▶ [SET TASK]
Extract, word for word, every line from the one containing "main_housing();" through the one containing "if empty is", with both end lines kept.

▶ [RECORDS SUPPLIED]
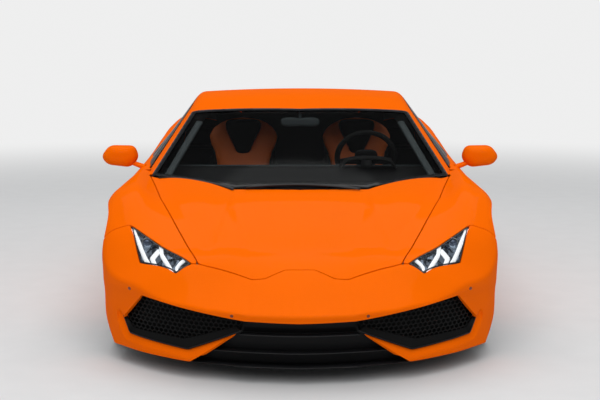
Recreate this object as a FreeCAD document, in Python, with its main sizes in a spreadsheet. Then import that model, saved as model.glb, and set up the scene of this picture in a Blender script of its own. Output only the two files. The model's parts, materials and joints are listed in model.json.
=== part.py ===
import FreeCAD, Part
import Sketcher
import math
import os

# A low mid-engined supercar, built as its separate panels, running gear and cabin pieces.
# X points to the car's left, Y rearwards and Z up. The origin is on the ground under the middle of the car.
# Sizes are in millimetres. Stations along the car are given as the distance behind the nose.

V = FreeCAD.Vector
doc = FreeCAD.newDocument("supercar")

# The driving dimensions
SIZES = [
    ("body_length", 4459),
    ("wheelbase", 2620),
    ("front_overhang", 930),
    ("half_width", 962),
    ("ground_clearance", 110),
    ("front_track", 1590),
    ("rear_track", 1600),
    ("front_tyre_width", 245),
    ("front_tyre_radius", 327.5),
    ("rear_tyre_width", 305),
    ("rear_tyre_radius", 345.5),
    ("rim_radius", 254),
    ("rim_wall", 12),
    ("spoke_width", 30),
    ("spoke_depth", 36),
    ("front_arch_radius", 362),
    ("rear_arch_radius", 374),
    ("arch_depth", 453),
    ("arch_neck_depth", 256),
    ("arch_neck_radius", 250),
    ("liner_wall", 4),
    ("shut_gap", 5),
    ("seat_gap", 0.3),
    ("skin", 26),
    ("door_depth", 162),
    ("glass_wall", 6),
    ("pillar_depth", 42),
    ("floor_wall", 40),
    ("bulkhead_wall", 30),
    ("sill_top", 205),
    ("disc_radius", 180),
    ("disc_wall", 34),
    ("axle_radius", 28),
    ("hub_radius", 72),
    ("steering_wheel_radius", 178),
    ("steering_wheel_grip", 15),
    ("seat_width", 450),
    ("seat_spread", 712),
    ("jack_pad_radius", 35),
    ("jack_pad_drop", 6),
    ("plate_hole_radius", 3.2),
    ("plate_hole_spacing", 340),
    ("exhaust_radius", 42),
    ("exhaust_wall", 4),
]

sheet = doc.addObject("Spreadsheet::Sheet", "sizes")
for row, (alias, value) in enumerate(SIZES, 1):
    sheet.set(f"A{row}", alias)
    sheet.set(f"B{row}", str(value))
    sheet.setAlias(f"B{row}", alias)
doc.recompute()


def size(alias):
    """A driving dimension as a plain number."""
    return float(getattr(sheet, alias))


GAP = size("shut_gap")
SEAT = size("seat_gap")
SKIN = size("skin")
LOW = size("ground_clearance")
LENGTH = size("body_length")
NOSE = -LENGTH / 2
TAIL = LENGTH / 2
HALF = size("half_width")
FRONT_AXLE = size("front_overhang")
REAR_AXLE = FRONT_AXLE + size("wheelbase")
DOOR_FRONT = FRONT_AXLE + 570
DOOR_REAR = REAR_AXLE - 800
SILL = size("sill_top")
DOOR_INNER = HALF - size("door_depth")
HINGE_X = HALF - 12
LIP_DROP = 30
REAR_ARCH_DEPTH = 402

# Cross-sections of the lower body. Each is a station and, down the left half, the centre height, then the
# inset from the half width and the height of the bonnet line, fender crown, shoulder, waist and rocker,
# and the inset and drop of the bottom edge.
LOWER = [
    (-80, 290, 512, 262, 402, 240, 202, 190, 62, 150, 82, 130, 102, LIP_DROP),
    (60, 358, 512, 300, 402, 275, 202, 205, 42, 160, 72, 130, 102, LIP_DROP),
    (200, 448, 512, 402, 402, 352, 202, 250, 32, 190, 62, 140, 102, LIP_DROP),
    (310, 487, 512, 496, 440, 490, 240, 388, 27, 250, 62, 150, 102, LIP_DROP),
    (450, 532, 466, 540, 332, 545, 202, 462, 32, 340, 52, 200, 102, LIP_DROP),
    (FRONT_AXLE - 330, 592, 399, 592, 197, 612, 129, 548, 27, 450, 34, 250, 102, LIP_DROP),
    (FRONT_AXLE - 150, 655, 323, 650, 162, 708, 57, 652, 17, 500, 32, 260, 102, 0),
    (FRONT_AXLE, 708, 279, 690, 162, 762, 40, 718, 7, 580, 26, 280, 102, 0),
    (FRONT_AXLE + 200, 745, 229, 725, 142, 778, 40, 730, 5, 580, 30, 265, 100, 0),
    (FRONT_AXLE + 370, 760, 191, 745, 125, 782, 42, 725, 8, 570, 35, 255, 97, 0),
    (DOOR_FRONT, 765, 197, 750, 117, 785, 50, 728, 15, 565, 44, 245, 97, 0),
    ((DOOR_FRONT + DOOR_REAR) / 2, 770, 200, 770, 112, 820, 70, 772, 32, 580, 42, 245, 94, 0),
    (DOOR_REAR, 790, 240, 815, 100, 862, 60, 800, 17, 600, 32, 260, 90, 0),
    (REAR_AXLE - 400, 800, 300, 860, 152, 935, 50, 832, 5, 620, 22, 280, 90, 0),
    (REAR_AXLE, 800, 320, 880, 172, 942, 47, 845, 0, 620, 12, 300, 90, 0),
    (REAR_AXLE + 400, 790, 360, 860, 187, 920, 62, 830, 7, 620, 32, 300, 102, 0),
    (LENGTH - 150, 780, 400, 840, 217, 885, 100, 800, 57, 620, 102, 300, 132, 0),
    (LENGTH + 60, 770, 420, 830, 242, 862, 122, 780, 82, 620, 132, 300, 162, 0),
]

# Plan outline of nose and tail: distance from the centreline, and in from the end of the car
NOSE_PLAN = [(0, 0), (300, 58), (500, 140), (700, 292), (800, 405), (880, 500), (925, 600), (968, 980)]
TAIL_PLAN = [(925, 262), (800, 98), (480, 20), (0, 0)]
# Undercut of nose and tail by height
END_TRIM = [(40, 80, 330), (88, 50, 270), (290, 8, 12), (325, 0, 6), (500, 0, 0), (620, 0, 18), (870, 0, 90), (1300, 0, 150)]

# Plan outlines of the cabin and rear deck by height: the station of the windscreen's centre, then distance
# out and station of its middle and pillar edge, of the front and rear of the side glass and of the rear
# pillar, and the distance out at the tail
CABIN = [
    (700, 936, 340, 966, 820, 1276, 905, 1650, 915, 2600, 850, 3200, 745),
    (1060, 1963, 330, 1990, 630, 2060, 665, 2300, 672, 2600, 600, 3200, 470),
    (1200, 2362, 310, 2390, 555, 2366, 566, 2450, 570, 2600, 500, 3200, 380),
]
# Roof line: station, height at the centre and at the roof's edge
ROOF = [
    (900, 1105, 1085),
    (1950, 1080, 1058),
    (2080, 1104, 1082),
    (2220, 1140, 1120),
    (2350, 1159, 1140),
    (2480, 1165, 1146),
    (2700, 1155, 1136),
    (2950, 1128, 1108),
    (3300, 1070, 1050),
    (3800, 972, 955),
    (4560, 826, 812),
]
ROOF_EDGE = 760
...
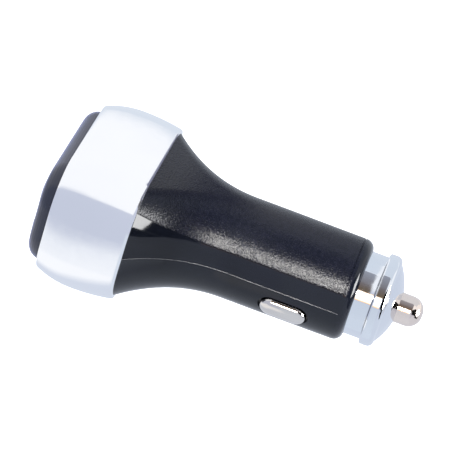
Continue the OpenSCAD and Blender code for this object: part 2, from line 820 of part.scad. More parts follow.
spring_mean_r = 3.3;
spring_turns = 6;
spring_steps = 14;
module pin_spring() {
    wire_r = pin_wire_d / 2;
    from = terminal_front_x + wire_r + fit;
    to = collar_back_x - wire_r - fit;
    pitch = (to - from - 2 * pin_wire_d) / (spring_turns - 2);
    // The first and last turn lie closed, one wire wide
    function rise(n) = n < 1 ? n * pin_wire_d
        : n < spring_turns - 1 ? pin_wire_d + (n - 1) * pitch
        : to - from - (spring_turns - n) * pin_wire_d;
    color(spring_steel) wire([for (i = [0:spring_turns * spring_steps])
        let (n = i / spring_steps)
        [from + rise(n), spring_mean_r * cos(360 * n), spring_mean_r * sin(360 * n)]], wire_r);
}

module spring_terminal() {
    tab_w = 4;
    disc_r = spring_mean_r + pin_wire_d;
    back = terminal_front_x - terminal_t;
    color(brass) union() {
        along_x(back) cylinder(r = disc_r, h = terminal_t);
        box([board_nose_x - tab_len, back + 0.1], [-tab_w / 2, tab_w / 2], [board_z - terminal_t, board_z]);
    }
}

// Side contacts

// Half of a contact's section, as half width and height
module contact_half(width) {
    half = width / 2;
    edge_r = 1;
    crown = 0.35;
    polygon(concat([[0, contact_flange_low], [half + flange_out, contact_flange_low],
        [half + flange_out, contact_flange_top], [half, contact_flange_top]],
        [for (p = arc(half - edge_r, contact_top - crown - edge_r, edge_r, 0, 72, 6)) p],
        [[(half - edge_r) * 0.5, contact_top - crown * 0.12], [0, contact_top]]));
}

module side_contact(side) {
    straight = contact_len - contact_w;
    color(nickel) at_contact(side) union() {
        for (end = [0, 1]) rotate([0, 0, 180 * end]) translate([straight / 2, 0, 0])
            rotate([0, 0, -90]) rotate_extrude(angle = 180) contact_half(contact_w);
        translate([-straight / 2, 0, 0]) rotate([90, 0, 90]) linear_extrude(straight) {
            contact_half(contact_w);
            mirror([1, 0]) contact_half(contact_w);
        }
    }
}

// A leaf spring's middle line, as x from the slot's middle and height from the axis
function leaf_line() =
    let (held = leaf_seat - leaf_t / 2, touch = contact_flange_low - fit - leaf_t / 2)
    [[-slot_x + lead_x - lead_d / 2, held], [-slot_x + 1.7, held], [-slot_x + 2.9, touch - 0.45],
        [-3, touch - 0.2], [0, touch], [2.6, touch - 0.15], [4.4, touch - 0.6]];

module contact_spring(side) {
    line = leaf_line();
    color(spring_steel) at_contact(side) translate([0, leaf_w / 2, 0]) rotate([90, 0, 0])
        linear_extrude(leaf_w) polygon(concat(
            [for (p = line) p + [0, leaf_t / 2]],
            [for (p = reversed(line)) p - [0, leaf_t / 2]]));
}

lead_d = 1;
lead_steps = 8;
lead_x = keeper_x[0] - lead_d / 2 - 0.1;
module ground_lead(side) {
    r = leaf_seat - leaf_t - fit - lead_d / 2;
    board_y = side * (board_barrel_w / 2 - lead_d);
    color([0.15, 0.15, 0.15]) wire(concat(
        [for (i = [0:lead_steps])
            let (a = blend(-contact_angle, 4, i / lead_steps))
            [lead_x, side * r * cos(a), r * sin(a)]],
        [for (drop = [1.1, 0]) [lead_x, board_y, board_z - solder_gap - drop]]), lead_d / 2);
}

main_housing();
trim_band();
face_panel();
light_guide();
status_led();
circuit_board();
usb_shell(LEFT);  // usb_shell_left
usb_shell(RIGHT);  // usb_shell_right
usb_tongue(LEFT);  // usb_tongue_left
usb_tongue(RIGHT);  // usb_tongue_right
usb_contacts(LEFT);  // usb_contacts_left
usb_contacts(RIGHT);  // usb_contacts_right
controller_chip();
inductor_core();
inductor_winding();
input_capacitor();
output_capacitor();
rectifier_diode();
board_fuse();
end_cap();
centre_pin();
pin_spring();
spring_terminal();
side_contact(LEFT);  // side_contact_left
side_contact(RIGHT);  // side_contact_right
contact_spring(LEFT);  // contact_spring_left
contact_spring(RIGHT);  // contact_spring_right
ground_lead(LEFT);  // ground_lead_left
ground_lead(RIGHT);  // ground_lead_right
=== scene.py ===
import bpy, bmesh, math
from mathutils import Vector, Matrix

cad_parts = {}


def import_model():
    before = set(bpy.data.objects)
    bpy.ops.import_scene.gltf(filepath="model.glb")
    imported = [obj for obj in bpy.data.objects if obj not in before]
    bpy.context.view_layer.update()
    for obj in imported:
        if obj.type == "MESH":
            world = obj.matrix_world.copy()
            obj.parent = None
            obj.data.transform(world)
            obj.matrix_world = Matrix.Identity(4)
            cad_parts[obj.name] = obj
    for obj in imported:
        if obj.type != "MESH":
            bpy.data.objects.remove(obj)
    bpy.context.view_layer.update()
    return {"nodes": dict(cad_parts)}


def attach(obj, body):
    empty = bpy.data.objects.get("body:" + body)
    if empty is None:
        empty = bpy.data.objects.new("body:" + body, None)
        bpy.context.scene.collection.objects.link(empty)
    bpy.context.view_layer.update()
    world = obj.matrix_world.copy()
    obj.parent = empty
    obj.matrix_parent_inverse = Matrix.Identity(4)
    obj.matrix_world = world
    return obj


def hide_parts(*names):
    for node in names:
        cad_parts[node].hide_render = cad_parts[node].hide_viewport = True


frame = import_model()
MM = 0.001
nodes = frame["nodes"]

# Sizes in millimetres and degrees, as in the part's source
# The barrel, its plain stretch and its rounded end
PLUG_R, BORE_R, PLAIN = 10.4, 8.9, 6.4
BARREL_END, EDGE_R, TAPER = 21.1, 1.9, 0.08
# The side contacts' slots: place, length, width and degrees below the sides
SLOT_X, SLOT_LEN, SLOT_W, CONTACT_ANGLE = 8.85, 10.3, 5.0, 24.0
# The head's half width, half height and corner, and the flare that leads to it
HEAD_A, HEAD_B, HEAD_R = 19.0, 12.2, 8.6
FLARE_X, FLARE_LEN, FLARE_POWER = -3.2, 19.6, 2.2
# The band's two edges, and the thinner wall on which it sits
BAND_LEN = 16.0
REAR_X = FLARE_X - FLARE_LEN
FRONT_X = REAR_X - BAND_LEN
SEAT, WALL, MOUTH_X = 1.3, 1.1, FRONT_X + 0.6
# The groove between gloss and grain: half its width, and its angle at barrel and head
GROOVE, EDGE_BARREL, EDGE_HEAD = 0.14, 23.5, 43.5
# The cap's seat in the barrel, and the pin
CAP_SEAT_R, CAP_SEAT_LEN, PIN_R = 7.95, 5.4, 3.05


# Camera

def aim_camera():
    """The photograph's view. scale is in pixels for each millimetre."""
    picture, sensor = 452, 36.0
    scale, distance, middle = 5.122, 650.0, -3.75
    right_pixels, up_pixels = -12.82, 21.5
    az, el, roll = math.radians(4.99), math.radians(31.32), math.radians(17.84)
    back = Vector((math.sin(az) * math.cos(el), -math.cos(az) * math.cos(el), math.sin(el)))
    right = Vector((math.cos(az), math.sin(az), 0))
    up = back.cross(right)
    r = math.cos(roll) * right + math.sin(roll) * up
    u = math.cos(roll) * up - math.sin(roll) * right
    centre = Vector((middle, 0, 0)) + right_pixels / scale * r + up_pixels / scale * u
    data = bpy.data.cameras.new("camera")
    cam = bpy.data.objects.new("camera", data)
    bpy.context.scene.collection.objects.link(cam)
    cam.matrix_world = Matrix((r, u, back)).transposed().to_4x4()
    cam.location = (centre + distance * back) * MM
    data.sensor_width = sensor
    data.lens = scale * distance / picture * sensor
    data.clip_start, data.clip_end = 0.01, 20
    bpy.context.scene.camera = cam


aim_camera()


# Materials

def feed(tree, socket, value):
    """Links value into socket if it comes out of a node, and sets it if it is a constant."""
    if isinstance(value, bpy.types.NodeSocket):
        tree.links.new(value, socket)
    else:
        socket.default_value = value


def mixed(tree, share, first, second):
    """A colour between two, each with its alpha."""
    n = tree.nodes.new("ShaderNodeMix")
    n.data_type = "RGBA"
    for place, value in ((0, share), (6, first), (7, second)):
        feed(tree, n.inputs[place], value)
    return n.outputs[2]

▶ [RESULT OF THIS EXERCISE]
main_housing();
trim_band();
face_panel();
light_guide();
status_led();
circuit_board();
usb_shell(LEFT);  // usb_shell_left
usb_shell(RIGHT);  // usb_shell_right
usb_tongue(LEFT);  // usb_tongue_left
usb_tongue(RIGHT);  // usb_tongue_right
usb_contacts(LEFT);  // usb_contacts_left
usb_contacts(RIGHT);  // usb_contacts_right
controller_chip();
inductor_core();
inductor_winding();
input_capacitor();
output_capacitor();
rectifier_diode();
board_fuse();
end_cap();
centre_pin();
pin_spring();
spring_terminal();
side_contact(LEFT);  // side_contact_left
side_contact(RIGHT);  // side_contact_right
contact_spring(LEFT);  // contact_spring_left
contact_spring(RIGHT);  // contact_spring_right
ground_lead(LEFT);  // ground_lead_left
ground_lead(RIGHT);  // ground_lead_right
=== scene.py ===
import bpy, bmesh, math
from mathutils import Vector, Matrix

cad_parts = {}


def import_model():
    before = set(bpy.data.objects)
    bpy.ops.import_scene.gltf(filepath="model.glb")
    imported = [obj for obj in bpy.data.objects if obj not in before]
    bpy.context.view_layer.update()
    for obj in imported:
        if obj.type == "MESH":
            world = obj.matrix_world.copy()
            obj.parent = None
            obj.data.transform(world)
            obj.matrix_world = Matrix.Identity(4)
            cad_parts[obj.name] = obj
    for obj in imported:
        if obj.type != "MESH":
            bpy.data.objects.remove(obj)
    bpy.context.view_layer.update()
    return {"nodes": dict(cad_parts)}


def attach(obj, body):
    empty = bpy.data.objects.get("body:" + body)
    if empty is None:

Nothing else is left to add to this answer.